**Short problem**
Keep to the lines between the one holding "for (const level" and the one holding "for body, members", inclusive, and write them out exactly.

>> Start Data segment

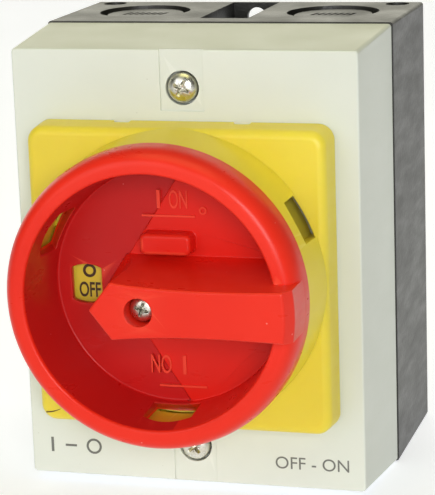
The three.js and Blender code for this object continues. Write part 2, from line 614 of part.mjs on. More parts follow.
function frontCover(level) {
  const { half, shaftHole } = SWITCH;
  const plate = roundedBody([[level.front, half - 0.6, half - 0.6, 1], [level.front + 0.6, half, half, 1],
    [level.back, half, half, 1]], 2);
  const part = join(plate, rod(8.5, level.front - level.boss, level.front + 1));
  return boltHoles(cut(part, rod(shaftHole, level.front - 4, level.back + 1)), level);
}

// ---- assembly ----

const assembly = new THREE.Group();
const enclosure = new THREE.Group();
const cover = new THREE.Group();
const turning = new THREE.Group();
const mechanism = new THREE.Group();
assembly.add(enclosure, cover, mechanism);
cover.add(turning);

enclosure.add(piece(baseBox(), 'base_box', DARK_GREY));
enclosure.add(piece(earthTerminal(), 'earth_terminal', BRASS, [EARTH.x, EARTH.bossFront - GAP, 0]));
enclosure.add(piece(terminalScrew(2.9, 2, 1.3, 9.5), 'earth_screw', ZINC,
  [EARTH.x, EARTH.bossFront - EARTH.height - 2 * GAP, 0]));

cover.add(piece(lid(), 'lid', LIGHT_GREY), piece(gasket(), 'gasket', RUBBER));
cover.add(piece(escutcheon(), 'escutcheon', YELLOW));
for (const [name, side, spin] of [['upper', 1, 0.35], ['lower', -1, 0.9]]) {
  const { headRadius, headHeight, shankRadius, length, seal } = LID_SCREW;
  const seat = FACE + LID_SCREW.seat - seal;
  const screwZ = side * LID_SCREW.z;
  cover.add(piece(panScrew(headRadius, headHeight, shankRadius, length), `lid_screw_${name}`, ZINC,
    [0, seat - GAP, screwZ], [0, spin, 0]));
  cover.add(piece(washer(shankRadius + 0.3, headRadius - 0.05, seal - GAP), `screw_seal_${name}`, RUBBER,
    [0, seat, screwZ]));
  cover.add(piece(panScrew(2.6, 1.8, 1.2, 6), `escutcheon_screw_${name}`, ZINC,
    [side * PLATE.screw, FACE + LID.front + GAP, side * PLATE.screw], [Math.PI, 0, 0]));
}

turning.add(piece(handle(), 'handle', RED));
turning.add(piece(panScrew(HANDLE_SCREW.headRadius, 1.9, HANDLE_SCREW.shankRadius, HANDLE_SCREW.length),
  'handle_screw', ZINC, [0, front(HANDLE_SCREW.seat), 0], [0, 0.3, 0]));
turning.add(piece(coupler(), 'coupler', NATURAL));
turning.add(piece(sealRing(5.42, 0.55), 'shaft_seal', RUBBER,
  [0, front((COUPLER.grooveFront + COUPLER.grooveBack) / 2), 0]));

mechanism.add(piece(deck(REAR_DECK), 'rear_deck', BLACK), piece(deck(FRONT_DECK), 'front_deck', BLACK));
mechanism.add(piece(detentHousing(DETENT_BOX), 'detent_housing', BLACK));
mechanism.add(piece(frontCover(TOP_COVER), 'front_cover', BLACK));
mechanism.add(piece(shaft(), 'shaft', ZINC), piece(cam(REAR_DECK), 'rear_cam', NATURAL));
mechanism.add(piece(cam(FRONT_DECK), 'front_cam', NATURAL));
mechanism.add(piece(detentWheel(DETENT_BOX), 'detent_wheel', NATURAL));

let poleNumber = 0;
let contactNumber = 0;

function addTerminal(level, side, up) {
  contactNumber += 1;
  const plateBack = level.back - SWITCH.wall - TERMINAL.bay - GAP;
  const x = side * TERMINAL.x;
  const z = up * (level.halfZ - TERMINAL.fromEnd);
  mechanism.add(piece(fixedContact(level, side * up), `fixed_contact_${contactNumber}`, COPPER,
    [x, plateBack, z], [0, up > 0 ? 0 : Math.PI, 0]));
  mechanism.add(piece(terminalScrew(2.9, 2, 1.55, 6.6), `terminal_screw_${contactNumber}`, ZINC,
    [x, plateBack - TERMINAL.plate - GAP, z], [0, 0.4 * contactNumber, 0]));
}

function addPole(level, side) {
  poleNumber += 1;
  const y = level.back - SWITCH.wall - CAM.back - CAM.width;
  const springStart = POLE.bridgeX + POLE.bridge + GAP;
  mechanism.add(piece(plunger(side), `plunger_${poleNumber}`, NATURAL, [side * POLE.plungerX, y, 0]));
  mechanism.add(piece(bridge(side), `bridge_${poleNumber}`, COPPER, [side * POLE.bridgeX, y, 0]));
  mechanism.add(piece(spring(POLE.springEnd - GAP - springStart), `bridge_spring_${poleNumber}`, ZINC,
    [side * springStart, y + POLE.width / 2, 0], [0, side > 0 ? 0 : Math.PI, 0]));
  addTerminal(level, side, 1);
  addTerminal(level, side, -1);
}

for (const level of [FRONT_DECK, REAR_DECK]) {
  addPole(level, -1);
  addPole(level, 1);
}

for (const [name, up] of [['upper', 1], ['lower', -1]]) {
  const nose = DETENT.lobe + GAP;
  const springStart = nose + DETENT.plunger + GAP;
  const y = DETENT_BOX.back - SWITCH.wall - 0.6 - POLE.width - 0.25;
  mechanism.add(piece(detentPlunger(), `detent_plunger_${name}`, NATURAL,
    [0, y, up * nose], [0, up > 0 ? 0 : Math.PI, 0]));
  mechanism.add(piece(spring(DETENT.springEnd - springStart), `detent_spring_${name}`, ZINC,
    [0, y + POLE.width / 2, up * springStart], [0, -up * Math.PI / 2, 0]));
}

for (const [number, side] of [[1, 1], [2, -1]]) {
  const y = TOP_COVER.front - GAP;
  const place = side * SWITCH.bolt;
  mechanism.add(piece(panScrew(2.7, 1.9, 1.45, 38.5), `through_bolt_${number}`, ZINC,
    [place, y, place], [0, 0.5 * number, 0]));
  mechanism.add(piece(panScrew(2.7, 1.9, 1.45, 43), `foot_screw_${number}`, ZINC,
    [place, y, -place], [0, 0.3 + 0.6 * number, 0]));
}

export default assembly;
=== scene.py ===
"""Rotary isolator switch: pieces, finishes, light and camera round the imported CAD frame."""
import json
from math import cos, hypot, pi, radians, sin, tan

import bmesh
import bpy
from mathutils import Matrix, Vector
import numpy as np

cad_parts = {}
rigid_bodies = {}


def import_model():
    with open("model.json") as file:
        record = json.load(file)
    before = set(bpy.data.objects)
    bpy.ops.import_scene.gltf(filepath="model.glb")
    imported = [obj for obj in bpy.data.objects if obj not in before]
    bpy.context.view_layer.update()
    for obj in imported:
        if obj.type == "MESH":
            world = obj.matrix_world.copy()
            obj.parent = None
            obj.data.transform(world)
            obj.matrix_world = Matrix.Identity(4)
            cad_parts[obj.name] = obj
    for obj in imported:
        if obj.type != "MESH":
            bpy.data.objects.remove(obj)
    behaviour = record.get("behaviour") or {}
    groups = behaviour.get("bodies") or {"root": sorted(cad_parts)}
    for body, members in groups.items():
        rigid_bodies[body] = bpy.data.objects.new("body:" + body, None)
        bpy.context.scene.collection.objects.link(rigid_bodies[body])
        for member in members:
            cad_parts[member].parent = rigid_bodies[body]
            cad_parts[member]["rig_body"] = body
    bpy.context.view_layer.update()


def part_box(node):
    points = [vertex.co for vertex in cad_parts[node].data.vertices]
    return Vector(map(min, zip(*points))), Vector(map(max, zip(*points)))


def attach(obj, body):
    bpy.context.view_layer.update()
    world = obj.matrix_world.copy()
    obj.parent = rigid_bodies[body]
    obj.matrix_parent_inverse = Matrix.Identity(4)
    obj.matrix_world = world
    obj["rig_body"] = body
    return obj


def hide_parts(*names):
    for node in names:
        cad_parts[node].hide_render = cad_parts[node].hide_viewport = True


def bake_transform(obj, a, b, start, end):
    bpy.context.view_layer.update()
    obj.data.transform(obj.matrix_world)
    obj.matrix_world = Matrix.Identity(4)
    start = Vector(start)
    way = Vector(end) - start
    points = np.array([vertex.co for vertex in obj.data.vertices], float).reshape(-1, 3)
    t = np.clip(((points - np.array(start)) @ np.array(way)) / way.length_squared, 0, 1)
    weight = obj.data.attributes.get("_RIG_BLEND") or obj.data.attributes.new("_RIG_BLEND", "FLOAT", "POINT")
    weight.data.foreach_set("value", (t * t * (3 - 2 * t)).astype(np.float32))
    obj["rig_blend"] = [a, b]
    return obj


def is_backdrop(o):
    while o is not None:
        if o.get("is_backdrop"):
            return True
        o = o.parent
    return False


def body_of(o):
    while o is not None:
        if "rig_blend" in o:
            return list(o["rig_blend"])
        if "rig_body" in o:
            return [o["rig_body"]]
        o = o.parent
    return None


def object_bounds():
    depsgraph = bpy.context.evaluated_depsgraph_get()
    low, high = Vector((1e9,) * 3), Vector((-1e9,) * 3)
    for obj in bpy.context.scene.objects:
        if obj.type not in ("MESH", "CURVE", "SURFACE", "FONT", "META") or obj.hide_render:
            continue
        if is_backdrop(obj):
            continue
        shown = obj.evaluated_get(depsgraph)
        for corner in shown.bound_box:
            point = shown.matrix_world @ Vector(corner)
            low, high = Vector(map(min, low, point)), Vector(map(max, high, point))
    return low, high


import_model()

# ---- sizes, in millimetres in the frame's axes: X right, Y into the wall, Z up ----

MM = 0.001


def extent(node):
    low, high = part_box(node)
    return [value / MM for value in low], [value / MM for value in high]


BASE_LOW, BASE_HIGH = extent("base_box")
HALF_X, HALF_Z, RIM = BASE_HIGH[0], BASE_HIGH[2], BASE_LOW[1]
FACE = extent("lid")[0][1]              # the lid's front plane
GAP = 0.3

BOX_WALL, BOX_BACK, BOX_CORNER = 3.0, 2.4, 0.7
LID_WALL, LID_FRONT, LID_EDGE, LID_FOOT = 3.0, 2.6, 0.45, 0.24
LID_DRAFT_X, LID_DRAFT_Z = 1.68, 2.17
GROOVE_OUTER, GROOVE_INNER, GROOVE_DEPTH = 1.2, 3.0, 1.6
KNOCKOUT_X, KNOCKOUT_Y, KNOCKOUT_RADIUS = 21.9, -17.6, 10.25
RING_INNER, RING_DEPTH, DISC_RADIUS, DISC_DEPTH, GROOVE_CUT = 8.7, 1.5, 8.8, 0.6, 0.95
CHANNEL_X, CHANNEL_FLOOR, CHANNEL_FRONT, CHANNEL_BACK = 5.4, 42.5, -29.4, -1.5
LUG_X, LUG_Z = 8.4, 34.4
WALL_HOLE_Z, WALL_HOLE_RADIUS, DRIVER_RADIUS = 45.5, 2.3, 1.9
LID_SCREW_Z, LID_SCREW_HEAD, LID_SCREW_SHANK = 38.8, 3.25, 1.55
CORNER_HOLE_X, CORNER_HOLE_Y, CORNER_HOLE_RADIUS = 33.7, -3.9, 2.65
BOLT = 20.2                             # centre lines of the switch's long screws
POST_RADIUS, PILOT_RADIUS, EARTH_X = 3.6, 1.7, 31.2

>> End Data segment

**Response for this exercise**
for (const level of [FRONT_DECK, REAR_DECK]) {
  addPole(level, -1);
  addPole(level, 1);
}

for (const [name, up] of [['upper', 1], ['lower', -1]]) {
  const nose = DETENT.lobe + GAP;
  const springStart = nose + DETENT.plunger + GAP;
  const y = DETENT_BOX.back - SWITCH.wall - 0.6 - POLE.width - 0.25;
  mechanism.add(piece(detentPlunger(), `detent_plunger_${name}`, NATURAL,
    [0, y, up * nose], [0, up > 0 ? 0 : Math.PI, 0]));
  mechanism.add(piece(spring(DETENT.springEnd - springStart), `detent_spring_${name}`, ZINC,
    [0, y + POLE.width / 2, up * springStart], [0, -up * Math.PI / 2, 0]));
}

for (const [number, side] of [[1, 1], [2, -1]]) {
  const y = TOP_COVER.front - GAP;
  const place = side * SWITCH.bolt;
  mechanism.add(piece(panScrew(2.7, 1.9, 1.45, 38.5), `through_bolt_${number}`, ZINC,
    [place, y, place], [0, 0.5 * number, 0]));
  mechanism.add(piece(panScrew(2.7, 1.9, 1.45, 43), `foot_screw_${number}`, ZINC,
    [place, y, -place], [0, 0.3 + 0.6 * number, 0]));
}

export default assembly;
=== scene.py ===
"""Rotary isolator switch: pieces, finishes, light and camera round the imported CAD frame."""
import json
from math import cos, hypot, pi, radians, sin, tan

import bmesh
import bpy
from mathutils import Matrix, Vector
import numpy as np

cad_parts = {}
rigid_bodies = {}


def import_model():
    with open("model.json") as file:
        record = json.load(file)
    before = set(bpy.data.objects)
    bpy.ops.import_scene.gltf(filepath="model.glb")
    imported = [obj for obj in bpy.data.objects if obj not in before]
    bpy.context.view_layer.update()
    for obj in imported:
        if obj.type == "MESH":
            world = obj.matrix_world.copy()
            obj.parent = None
            obj.data.transform(world)
            obj.matrix_world = Matrix.Identity(4)
            cad_parts[obj.name] = obj
    for obj in imported:
        if obj.type != "MESH":
            bpy.data.objects.remove(obj)
    behaviour = record.get("behaviour") or {}
    groups = behaviour.get("bodies") or {"root": sorted(cad_parts)}
    for body, members in groups.items():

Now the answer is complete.